There are numerous other exciting protocols in development, such as Vertex, an order-book based exchange on Arbitrum, and Drift Protocol, with their V2 re-launch on Solana. Perpetual's infrastructure is even being built out for NFTs with protocols like NFT Perp, another vAMM-based DEX that is launching on Arbitrum.
Conclusion
As we can see, each perpetuals DEX differs in protocol design, tokenomics, and operational performance.
Although Gains Network and Perpetual Protocol bring unique features and token designs to the table, as of today the sector is largely a two-horse race between dYdX and GMX.
dYdX has a clear lead in volumes and revenues while operating with higher margins. It also has the most scalable exchange model in the long-run in the form of a CLOB.
However, its tokenomics are worst in class. dYdX Trading, not the DAO or DYDX holders, captures all protocol revenues. The DYDX token also suffers from perpetual sell-pressure as a result of liquidity incentives, though this may change with the launch of dYdX V4.
GMX has emerged as a core primitive on Arbitrum, and seen its market-share grow dramatically in recent months. The tokenomics of GMX are stellar, as stakers can earn yield in ETH at a clip that currently exceeds the ETH staking rate.

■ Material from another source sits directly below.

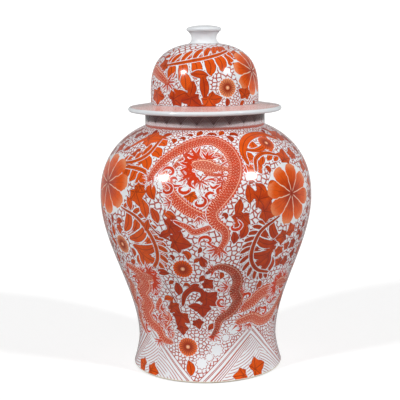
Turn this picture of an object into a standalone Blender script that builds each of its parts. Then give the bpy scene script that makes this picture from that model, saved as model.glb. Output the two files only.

Despite this, there are several features in the protocol's design that limit scalability while introducing unique tail-risks.
Although it leads its rival on many fronts, DYDX is down 53.3% against GMX in the past six-months.
So while DYDX seems to have the superior product, the decentralized perpetuals sector appears to be yet another clear example that in crypto, the product is not the token.